On successful completion of this course, students will be able to:

  • understand how design can facilitate social change in different socio-techno-economic settings;
  • critically assess potentials and pitfalls of different design activist strategies to social change in particular contexts;
  • plan projects so that the merits and downsides of different ways, combinations, intensities and resources for fostering change are adequately addressed;
  • develop and assess a design activist strategy for social change and gain experience in doing so.

Content

Designing for Social Change (DSC) courses provide students basic understanding and competences to build design projects aimed towards social change. The course has a two part structure. 

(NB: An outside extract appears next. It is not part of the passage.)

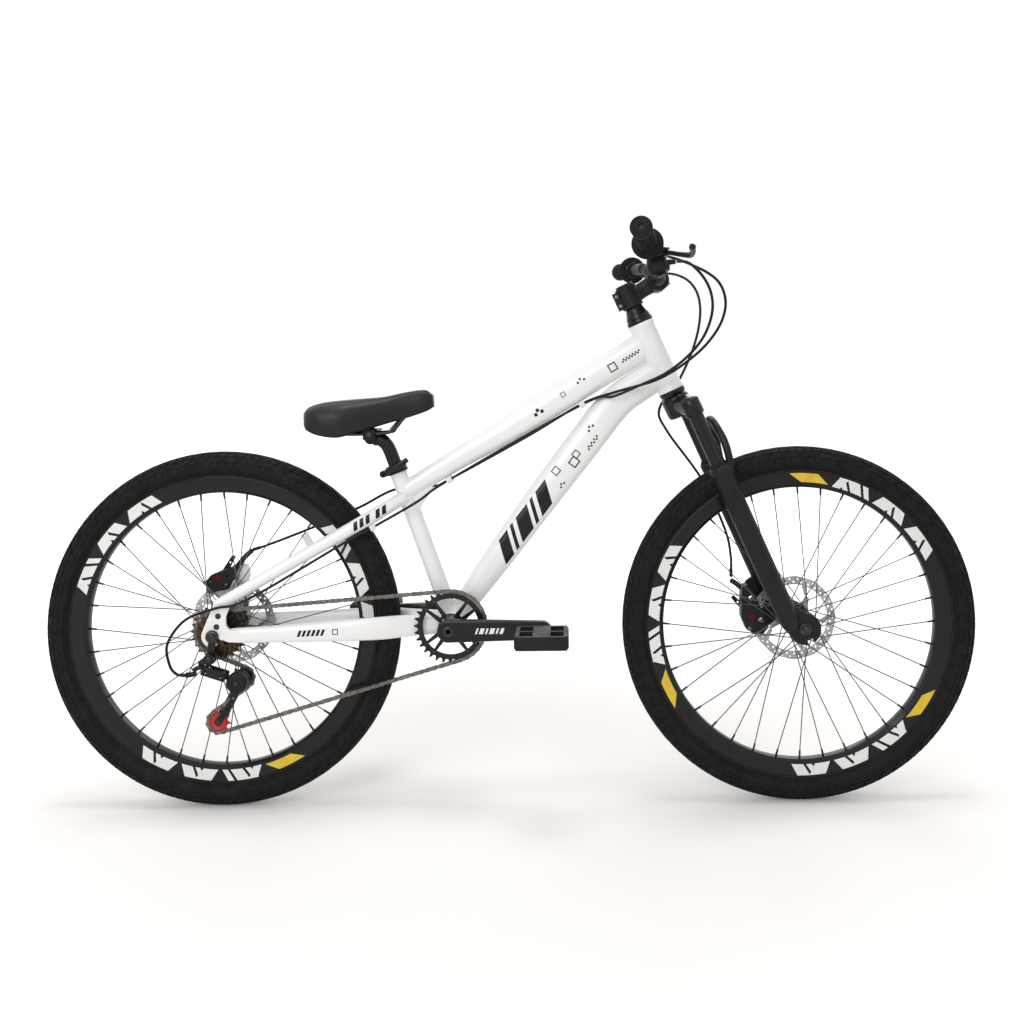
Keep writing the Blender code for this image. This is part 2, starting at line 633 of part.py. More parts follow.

  1. Theories and key concepts of social change the course provides a selective overview of most design relevant research on what it takes to achieve significant social change. DSC provides basics of core concepts, including sociotechnical systems, path dependence and path creation, sociotechnical couplings and interdependencies, practice change, social worlds and arenas for action, activist and post-capitalist frameworks, policy issues and economic drivers.
  2. Collaborative design for social change (Hyysalo): collaborative design extending design from professionals to impacted peoples and relevant stakeholders is often a prerequisite for fostering social change. The interests, resources, legitimacy and enthusiasm of these peoples need to be met for a change initiative to have a chance to succeed. This is very difficult for designers to approximate these in their studio alone. DSC features a set of hands-on exercises and associated learning materials on key aspects of planning and running different types of collaborative design in different settings. Successful design collaboration requires analyzing the big picture contexts and working from there to the nitty gritty details of designing for collaboration ( and back again). The student groups use these learning to device a plan for use (or non use) of collaborative design as part of their extended project brief and, if practicable, also enact some of the planned actions.